Ехали через Бобруйск и Старые Дороги. Постоянно останавливали, проверяли документы. Несколько раз полицаи копались в тряпках на возу, искали оружие, листовки. Такое помню. Едем мимо разбитого магазина в Бобруйске, а в окне стоит кукла. У меня никогда такой не было. Красивая. Я кричу:
Мама, мама! Там кукла, давай заберём!
А мать меня к себе прижимает и не отпускает. А мне так жалко этой куклы, прямо до слёз. Дети странное запоминают, о странном жалеют. Вот я эту куклу навсегда запомнила. Во сне она мне снилась.
Ещё помню, как переезжали реку, и воз застрял в грязи. Дед нас поднял на руки и вынес на берег. Потом узлы перетаскал. Привязал верёвку к берёзе и вытащил воз вместе с лошадью.
Приехали в Копыль, стали жить у деда. Мать с дедом работали в поле, приходили поздно уставшие. Мы целый день дома одни. Я за братьями присматривала, командовала.

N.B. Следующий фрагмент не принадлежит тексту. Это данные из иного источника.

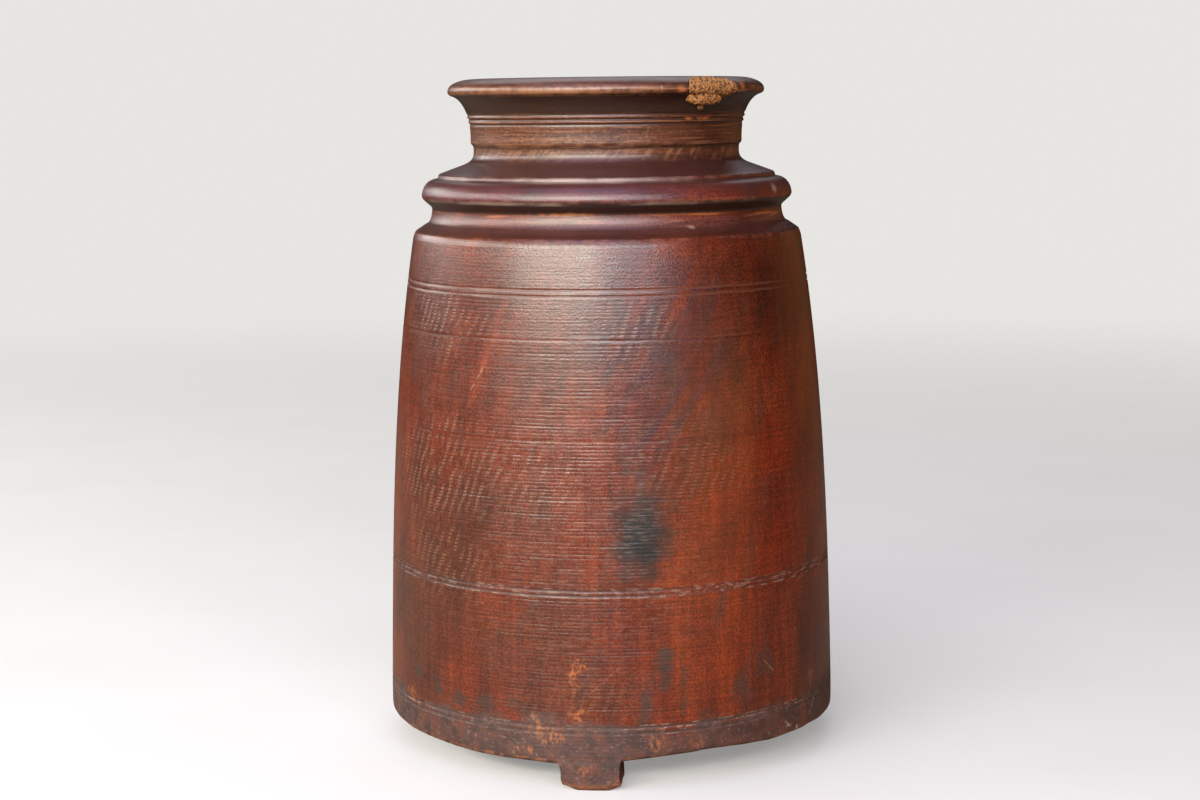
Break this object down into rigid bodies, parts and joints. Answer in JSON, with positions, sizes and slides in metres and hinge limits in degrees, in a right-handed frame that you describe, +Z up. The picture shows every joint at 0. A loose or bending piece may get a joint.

Сосед, с которым дед делил коня, был человек неплохой. У него сын подрастал Митька. Ему лет пятнадцать на начало войны стукнуло. Когда оккупировали, Митьку забрали в полицаи. Сейчас можно много рассуждать, мол, почему в лес не убежал к партизанам, почему полицаем стал? А его не спрашивали. Забрали как-то днём, сунули в руки винтовку служи! Не нам его теперь судить. Тогда многих так забирали. И выбор у тебя либо твоя жизнь, либо служба на врага.
Один из этих полицаев спас нас однажды. Вместе с мамой у деда жила её сестра, тётя Варвара. Помню, мы сидим, завтракаем, как вдруг полицай в окно стучит. Говорит шепотом: «Бегите быстрее, немцы сегодня начнут молодёжь собирать, чтобы в Германию угонять. Тётя Варя у них в списках».
Мы побросали ложки, забегали. Что делать? Дед тётку за шиворот и в гумно. А там снопов немолотых до потолка. Устроил ей среди снопов нору, туда бросили еды, воды во фляге, тряпок каких-то.